En conclusión: no existe una entrada oficial; en los planos de la municipalidad de Punta Hermosa figura un corredor vial libre que va desde Playa Norte hasta El Silencio pero este NO EXISTE. En su lugar hay desmonte, los restaurantes, y demás. Sin embargo, el jefe de seguridad anota: sí existe una entrada. Ahí a la vuelta de CAFAE hay una entrada de tierra improvisada, desde la misma vía que lleva a la tranquera de la asociación, y llega a los restaurantes. “¡Vaya! Soy un pavazo”, pienso. Todo esto, y en verdad había una entrada, ya me estaba dando vergüenza. Pero pregunto:
-Y ese terreno, ¿qué es?.
-Es propiedad privada.- Todo vuelve al inicio. Da lo mismo que exista esa entrada o no; en cualquier momento la puede cerrar el dueño y no hay nada que podamos hacer. Claro, pero mientras esté ahí, podemos quedarnos calladitos y tranquilos, ¿no? Eso es lo que me sugiere el jefe, pero yo no atraco: ya me puse necio a la legalidad. Todo recae ahora sobre la Municipalidad. El acceso que se declara en los planos, el que une Playa Norte con El Silencio, no existe. Los residentes de ahí han cerrado la entrada que ellos mismos han construido. Sea o no eso legal (porque justo sabemos que no es), podría entenderse si es que existiese una entrada para el común.
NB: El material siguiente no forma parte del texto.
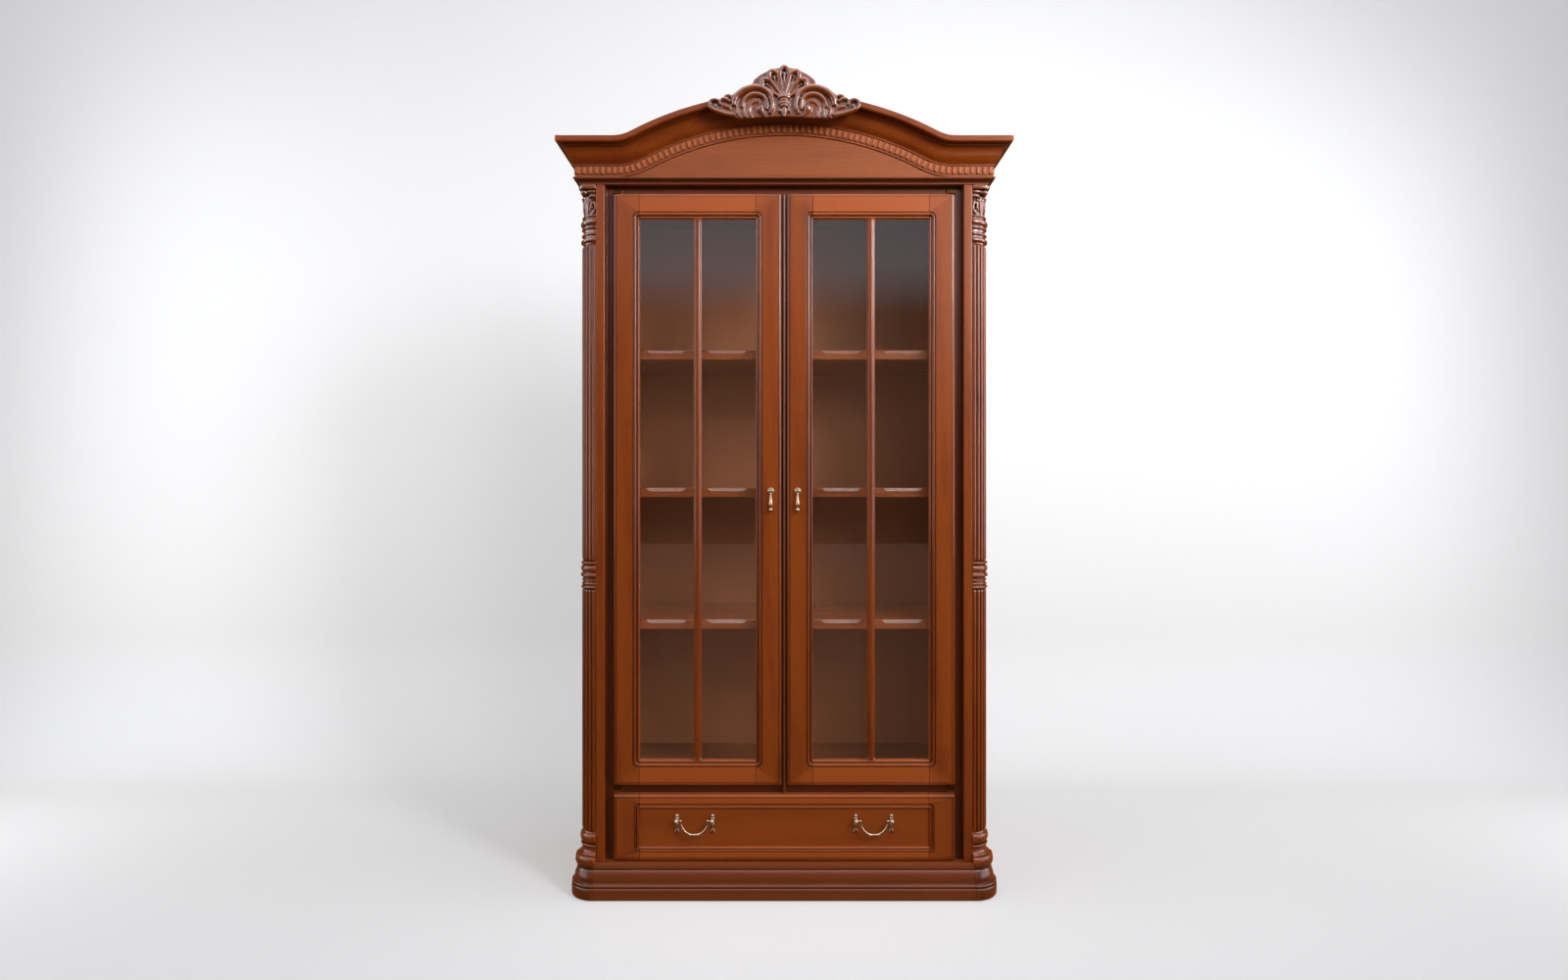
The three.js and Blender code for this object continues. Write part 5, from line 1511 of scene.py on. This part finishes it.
class CABINET_OT_bail_pulls(bpy.types.Operator):
    """Model the drawer's bail pulls: leaf backplates, ball-ended posts and curved bails"""

    bl_idname = "cabinet.bail_pulls"
    bl_label = "Bail pulls"

    def execute(self, context):
        bail_low, bail_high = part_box("pull_right_bail")
        centre = (bail_low.x + bail_high.x) / 2 / MM
        z = bail_high.z / MM - 3.6
        axis_y = (bail_low.y + bail_high.y) / 2 / MM
        field = FACE_Y + PANEL_SINK
        half = 48  # of the distance between the posts
        outer = centre + half
        stand = field - axis_y

        leaf = [(0, 13), (4.2, 11.5), (6.2, 6), (5, 0), (3.4, -5), (4.6, -12), (5.6, -20), (4.2, -27),
                (5.4, -33), (6.8, -37.5), (2.5, -34.5), (0, -38), (-2.5, -34.5), (-6.8, -37.5),
                (-5.4, -33), (-4.2, -27), (-5.6, -20), (-4.6, -12), (-3.4, -5), (-5, 0), (-6.2, 6),
                (-4.2, 11.5)]
        plate = drawn("leaf_plate", [[(outer + 0.72 * u, y, z + v) for u, v in leaf]
                                     for y in (field - 2, field - 0.1)])
        ridge = rib([(outer, field - 2, z + 9, 1.6), (outer, field - 2.4, z - 6, 2.0),
                     (outer, field - 3, z - 17, 2.6), (outer, field - 2.8, z - 27, 2.0),
                     (outer, field - 2.6, z - 36, 1.2)])
        parts = [plate, ridge]
        for side in (-1, 1):
            parts.append(rib([(outer + side * 1.5, field - 2, z - 26, 1.2),
                              (outer + side * 4, field - 2.4, z - 32, 1.5),
                              (outer + side * 6.2, field - 2.2, z - 36.5, 1.3)]))
            parts.append(rib([(outer + side * 1, field - 2, z - 8, 0.9),
                              (outer + side * 3.4, field - 2.2, z - 14, 1.3),
                              (outer + side * 4.6, field - 2.0, z - 20, 1.0)]))
        parts.append(ball(outer, field - 3, z + 9, 4.6, 0.8))
        stem = [(0, 1), (4.8, 1), (5.2, 2), (4.4, 3.4), (3.0, 4.6), (2.7, stand - 7)]
        stem += half_round((3.4, stand - 5.6), (3.4, stand + 4.6), 2.6, 8)
        stem += [(2.6, stand + 5.4), (2.0, stand + 6.2)]
        stem += half_round((1.6, stand + 6.6), (0.2, stand + 12.2), 2.9, 8) + [(0, stand + 12.3)]
        parts.append(spun("stem", [(outer + r, field - out, z) for r, out in stem],
                          (outer, 0, z), (0, 1, 0), 28))
        post = carved("cast_post_outer_right", parts, 0.00045, 1)

        shoulder = half - 11.1
        curve = [(0.0, 0.0, 3.3), (0.4, -5, 2.6), (2.6, -13, 2.7), (7.4, -22, 2.9), (14.8, -30, 3.1),
                 (24, -35.2, 3.5), (shoulder, -37.2, 4.0)]
        path = [(centre - shoulder + u, axis_y, z + v, r) for u, v, r in curve]
        path += [(centre + shoulder - u, axis_y, z + v, r) for u, v, r in reversed(curve[:-1])]
        bars = [rib(path)]
        for side in (-1, 1):
            root = centre + side * shoulder
            bars.append(ball(root, axis_y, z, 3.6))
            bars.append(rib([(root, axis_y, z, 1.7), (centre + side * (half - 2.8), axis_y, z, 1.7)]))
            for across, drop in ((9.5, -36.9), (12.5, -36.6)):
                bars.append(ball(centre + side * across, axis_y, z + drop, 4.25, 1.0))
        bail = carved("cast_bail_right", bars, 0.0005, 1)

        inner = copied(post, "cast_post_inner_right")
        inner.data.transform(Matrix.Translation((-2 * half * MM, 0, 0)))
        pieces = [(post, "drawer", "post_b"), (inner, "drawer", "post_a"), (bail, "right_bail", "bail")]
        for piece, body, part in pieces:
            left = copied(piece, left_hand(piece.name))
            left.data.transform(Matrix.Translation((-2 * centre * MM, 0, 0)))
            finished(piece, body, antique_nickel(), f"pull_right_{part}", 60)
            finished(left, left_hand(body), antique_nickel(), f"pull_left_{part}", 60)
        return {"FINISHED"}


# ---------------------------------------------------------------- stage
def lamp(name, place, aim, width, height, power, spread):
    """A soft rectangular lamp, white; power in watts, spread in degrees."""
    data = bpy.data.lights.new(name, "AREA")
    data.shape = "RECTANGLE"
    data.size, data.size_y = width, height
    data.energy = power
    data.spread = math.radians(spread)
    data.color = (1.0, 0.99, 0.98)
    lit = bpy.data.objects.new(name, data)
    bpy.context.scene.collection.objects.link(lit)
    lit.location = place
    lit.rotation_euler = (Vector(aim) - Vector(place)).to_track_quat("-Z", "Y").to_euler()


def room(scene):
    """The room that lacquer and panes mirror: brown low down, pale above, bright at both sides.

    It hardly lights what is matt, and seen directly it is plain white.
    """
    world = bpy.data.worlds.new("studio")
    scene.world = world
    world.use_nodes = True
    tree = world.node_tree
    tree.nodes.clear()
    way = node(tree, "SeparateXYZ", Vector=node(tree, "TexCoord").outputs["Generated"])
    rise, across = way.outputs["Z"], way.outputs["X"]
    bands = [
        (rise, -0.03, 0.07, (0.4, 0.2, 0.11, 1)),  # far wall
        (rise, 0.2, 0.25, (0.95, 0.93, 1.0, 1)),  # its paler upper part
        (across, -0.62, -0.76, (3.6, 3.5, 3.6, 1)),  # doorway on the left
        (across, 0.6, 0.72, (5.0, 5.0, 5.5, 1)),  # window on the right
        (rise, 0.45, 0.65, (3.0, 2.9, 2.9, 1)),  # ceiling
    ]
    tone = (0.13, 0.055, 0.02, 1)  # floor
    for reach, begin, end, shade in bands:
        share = node(tree, "MapRange", Value=reach, From_Min=begin, From_Max=end)
        tone = mixed(tree, share.outputs[0], tone, shade)
    path = node(tree, "LightPath")
    dim = node(tree, "MapRange", Value=path.outputs["Is Diffuse Ray"], To_Min=0.9, To_Max=0.06)
    sky = mixed(tree, path.outputs["Is Camera Ray"], tone, (1.0, 1.0, 1.0, 1))
    light = node(tree, "Background", Color=sky, Strength=dim.outputs[0])
    node(tree, "OutputWorld", Surface=light.outputs[0])


class CABINET_OT_stage(bpy.types.Operator):
    """Set up the floor, the wall, the lamps and the camera"""

    bl_idname = "cabinet.stage"
    bl_label = "Stage"

    def execute(self, context):
        scene = context.scene
        bpy.ops.object.select_all(action="DESELECT")
        bpy.ops.mesh.primitive_plane_add(size=30, location=(0, 0, -0.0005))
        floor = bpy.context.object
        floor.name = "floor"
        wall_y, sweep, half_wide, tall = 1150, 480, 9000, 6000
        bend = quarter_round((wall_y - sweep, 0), (wall_y, sweep), "u", 16)
        line = [(wall_y - sweep - 40, -0.2)] + bend + [(wall_y, tall)]
        wall = open_chain("wall", [(-half_wide, y, z) for y, z in line])
        bpy.ops.mesh.extrude_region_move(TRANSFORM_OT_translate={"value": (2 * half_wide * MM, 0, 0)})
        bpy.ops.object.mode_set(mode="OBJECT")
        if wall.data.polygons[0].normal.z < 0:
            wall.data.flip_normals()
        for piece in (floor, wall):
            select_only(piece)
            bpy.ops.object.shade_smooth()
            piece.data.materials.append(studio_paint())

        lamp("key_right", (2.2, -2.4, 2.8), (0.6, 0, 2.0), 0.8, 1.2, 20, 88)
        lamp("key_high", (2.7, -6.0, 3.2), (0, 0, 2.3), 1.5, 1.5, 5, 60)
        lamp("top_near", (0.3, -1.5, 3.3), (0, 0, 1.8), 1.6, 0.5, 2.6, 130)
        lamp("fill_left", (-2.3, -2.2, 3.0), (-0.4, 0, 2.1), 0.7, 0.9, 1.4, 80)
        for side in (1, -1):
            place, aim = (side * 2.9, -0.1, 1.5), (side * 1.4, wall_y * MM, 1.2)
            lamp("wall_wash", place, aim, 0.6, 2.6, 12.8, 170)
        room(scene)

        distance, eye_height = 2300, 1100
        camera = bpy.data.cameras.new("camera")
        camera.lens, camera.sensor_width = 19.6, 36
        eye = bpy.data.objects.new("camera", camera)
        scene.collection.objects.link(eye)
        eye.location = Vector((-0.6, FACE_Y - distance, eye_height)) * MM
        eye.rotation_euler = (math.pi / 2, 0, 0)
        camera.shift_y = -0.0006
        scene.camera = eye
        scene.view_settings.view_transform = "Standard"
        return {"FINISHED"}


class CABINET_PT_panel(bpy.types.Panel):
    """Lists the cabinet's pieces, its sizes and its colours"""

    bl_idname = "CABINET_PT_panel"
    bl_label = "China Cabinet"
    bl_space_type = "VIEW_3D"
    bl_region_type = "UI"
    bl_category = "Cabinet"

    def draw(self, context):
        column = self.layout.column(align=True)
        for operator in OPERATORS:
            column.operator(operator.bl_idname)
        for group in (context.scene.cabinet_sizes, context.scene.cabinet_colours):
            box = self.layout.box()
            for key in group.bl_rna.properties.keys():
                if key not in ("rna_type", "name"):
                    box.prop(group, key)


OPERATORS = (
    CABINET_OT_stage,
    CABINET_OT_plinth,
    CABINET_OT_case_boards,
    CABINET_OT_centre_stile,
    CABINET_OT_shelves,
    CABINET_OT_top_board,
    CABINET_OT_columns,
    CABINET_OT_capitals,
    CABINET_OT_cornice,
    CABINET_OT_frieze,
    CABINET_OT_crest,
    CABINET_OT_doors,
    CABINET_OT_glazing,
    CABINET_OT_drop_pulls,
    CABINET_OT_pivots,
    CABINET_OT_drawer_front,
    CABINET_OT_drawer_box,
    CABINET_OT_bail_pulls,
)
CLASSES = (CabinetSizes, CabinetColours, *OPERATORS, CABINET_PT_panel)


def register():
    for made in CLASSES:
        bpy.utils.register_class(made)
    bpy.types.Scene.cabinet_sizes = PointerProperty(type=CabinetSizes)
    bpy.types.Scene.cabinet_colours = PointerProperty(type=CabinetColours)


def unregister():
    del bpy.types.Scene.cabinet_colours
    del bpy.types.Scene.cabinet_sizes
    for made in reversed(CLASSES):
        bpy.utils.unregister_class(made)


def main():
    register()
    for operator in OPERATORS:
        group, name = operator.bl_idname.split(".")
        getattr(getattr(bpy.ops, group), name)()


if __name__ == "__main__":
    main()
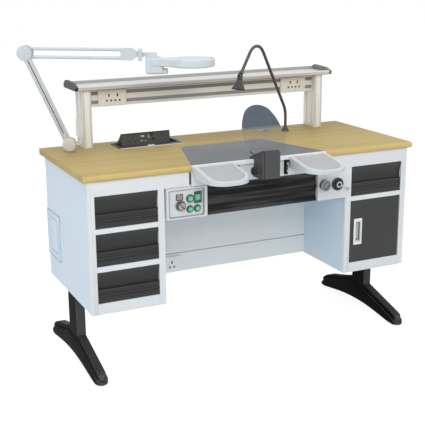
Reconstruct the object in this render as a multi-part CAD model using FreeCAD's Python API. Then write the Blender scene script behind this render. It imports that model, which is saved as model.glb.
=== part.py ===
import FreeCAD, Part
import math
import os

# Technician's bench: two pedestals under a wooden top with a steel work plate, a suction mouth with a
# smoked shield, two armrests, a shelf on a gantry, a pop-up socket box and two lamps on arms.
# Construction axes: +X to the user's right, +Y away from the user, +Z up. Heights count from the top of
# the wooden top, and y = 0 is its rear edge. The last lines move everything so that the origin is the
# middle of the whole bench's box, on the floor.

V = FreeCAD.Vector
X_AXIS = V(1, 0, 0)
Y_AXIS = V(0, 1, 0)
Z_AXIS = V(0, 0, 1)

# ---- driving sizes, millimetres ----
bench_width = 1400.0
bench_depth = 580.0
bench_height = 795.0
top_thickness = 24.0
side_overhang = 15.0
front_overhang = 12.0
pedestal_width = 292.0
pedestal_height = 499.0
panel_thickness = 18.0
stile_width = 25.0
rail_height = 54.0
plate_front_half = 284.0
plate_rear_half = 185.0
plate_depth = 330.0
leg_width = 37.0
foot_width = 41.0
gantry_height = 232.0
post_width = 36.0
post_depth = 94.0
popup_width = 272.0
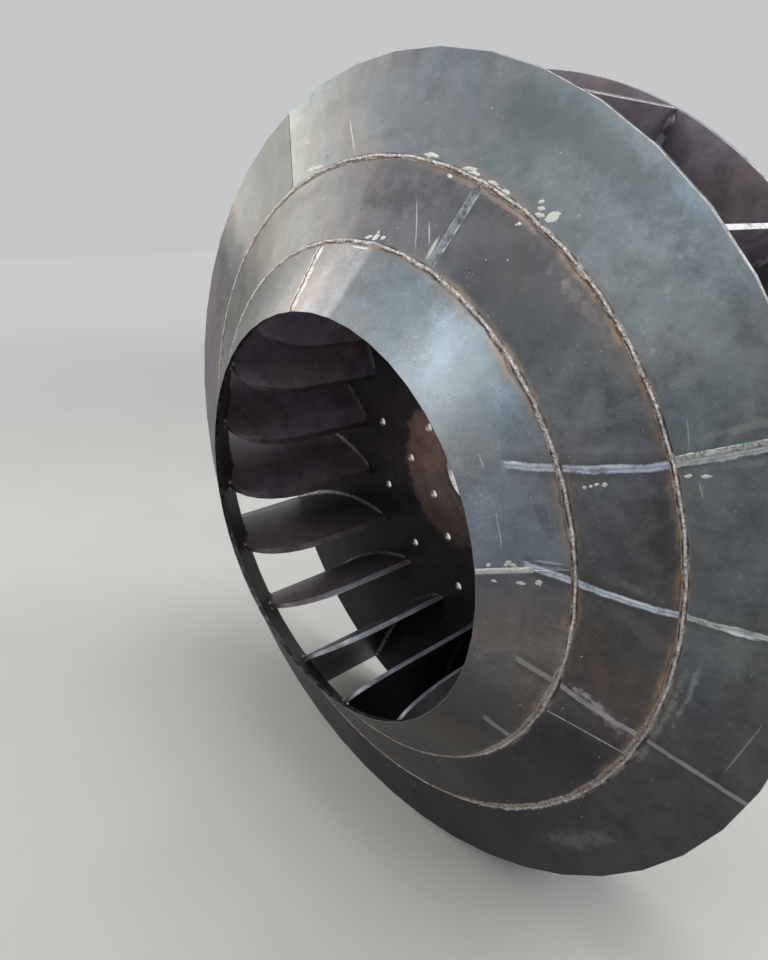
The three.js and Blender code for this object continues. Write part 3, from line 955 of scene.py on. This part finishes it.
def makeConePlate(cone, index, quarter):
    rows = shroud["rows"]
    radius = (outerRing[index][0] + outerRing[index + 1][0]) / 2
    gap = math.degrees(shroud["jointGap"] / radius) / 2
    start = plateLooks[cone]["firstJoint"] + quarter * 90
    angles = columnAngles(start + gap, start + 90 - gap, radius, shroud["bends"][index])
    sections = []
    for number, angle in enumerate(angles):
        isEnd = number in (0, len(angles) - 1)
        section = []
        for step, (r, a) in enumerate(coneSection(index, shroud["chamfer"] if isEnd else 0.0)):
            across = (min(step, 2 * rows + 5 - step) - 1) / rows
            belly = max(0.0, 1 - (2 * across - 1) ** 2)
            dent = unevenness(r * 6, math.radians(angle) * 4, 3.1 + index) * shroud["wave"] * belly
            section.append(wheelPoint(r * flatFactor(angle), angle, a - abs(dent)))
        sections.append(section)
    # the free edges were ground, and their cut faces stayed darker
    lanes = [{0: 1, 2 * rows + 4: 1, 2 * rows + 5: 2}, {}, {rows + 1: 1, rows + 3: 1, rows + 2: 2}][index]
    vertices, faces, marks = sweep(sections, lanes=lanes)
    name = f"{cone}_plate_{quarter + 1}"
    piece = finishPiece(name + "_steel", vertices, faces, [plateMaterials[cone], groundSteel, cutFaceSteel],
                        "shroud_steel", marks, sharp=30, replaces=[name])
    piece.modifiers.new("flats", "WEIGHTED_NORMAL").keep_sharp = True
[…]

Regresamos entonces a la comisaría, sentamos la denuncia y el oficial me advierte: esto es un problema ganado a voluntad. El sector público no toma cartas en el asunto, procede como denuncia particular; me van a llamar a declarar, seguramente; quizás la asociación tome represalias legales, tienen sus abogados; etc. Me gané un tamaño problemita: algún sonso (¿ = ciudadano con valores?) tenía que gastárselo. Llego a Lima la noche del domingo, mando las fotos y un croquis que he hecho a la Defensoría esperando que ellos actúen por propia cuenta y hagan la diferencia. Me contestan, y los inspectores obtienen la información. Me dicen que irán en el transcurso de la siguiente semana al lugar de los hechos a constatarlos.

Autocríticas

A la fecha del final de este artículo (19 de mayo de 2009), todavía no ha pasado nada. Pero yo ya hice algo ¿no? En fin, puedo entrar por la tierrita improvisada hasta el parqueo. Pero si este no existiera, ¿tendría ya libertad moral para llamar a mi amigo y que me haga pasar? ¿O debería atenerme al grueso de la gente que no puede acceder a la playa? A lo que voy con todo esto es que yo soy un estudiante de veintiún años, y usé un medio Web y una cámara de fotos para hacer mi contribución. Existen afuera muchísimas personas, gente que conozco, tú o el de tu costado, que conocen gente en la asociación, que corren tabla desde hace años, que pertenecen a la FENTA y podrían hacer presión institucional, dando la cara por toda la comunidad tablista y no solo por su élite competitiva, o tienen contactos importantes y los medios para hacer que la cosa camine y que las autoridades municipales dejen de hacer con los distritos lo que les da la gana. Todos son capaces de hacer la misma autocrítica que yo hice, gracias a un segundo de lucidez, y que me llevó a reconocer mi “egoísmo”. Porque así se llama, ¿no? Total: menos gente en el agua y en la playa; solo locales y gente que por ahí se come la lataza desde Playa Norte. Si la playa es para menos personas, para nosotros solos, mejor ¿no?